The art or study of correct spelling according to usage is orthography. How often are we obsessed with seeing the correct spellings of words when we use them, and how good it would be if you had an automated means to do that. Here comes 'North' an app which rhymes with 'orth' of 'orthography'.
North is a trie-based ASCII sequence suggester. It uses the Damerau-Levenshtein algorithm to select the closest match.
You can use North as an arbitrary (ASCII) sequence checker/suggester.
- As a spell checker. First, initialize the class North with a list of valid spellings. It will then suggest the closest matches to an arbitrary misspelled word.
- Arbitrary sequence checker. It can also be used as a rough check for long, closely matching DNA sequences.
Here is an example of importing and using North:
from north import North
correct_word_list = ["Hayagreeva","Rama","Red","Violet","Blue","Green","Hanuman","Sugreeva",
"Bangalore","Bengaluru","India","Indianapolis","New Delhi"]
misspelled_word_list = ["Hanugreeva","hanman","Indiia","Bengalure","New Deli","Viola","Bloo"]
my_spelling_suggester = North(correct_word_list)
for misspelled_word in misspelled_word_list:
print(misspelled_word, my_spelling_suggester(misspelled_word,topn=2))
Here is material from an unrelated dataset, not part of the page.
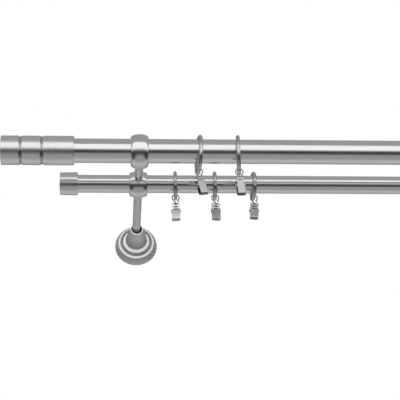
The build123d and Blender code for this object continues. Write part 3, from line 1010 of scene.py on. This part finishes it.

Hanugreeva ('Sugreeva', 'Hanuman')
hanman ('Hanuman',)
Indiia ('India', 'Indianapolis')
Bengalure ('Bengaluru', 'Bangalore')
New Deli ('New Delhi',)
Viola ('Violet', 'Rama')
Bloo ('Blue',)
Install the pytrie
package for the trie functionality.
Install the fastDamerauLevenshtein
for the similarity algorithm.
There is a requirements.txt
file which you can optionally use with pip3.
Then clone this repository and start using North.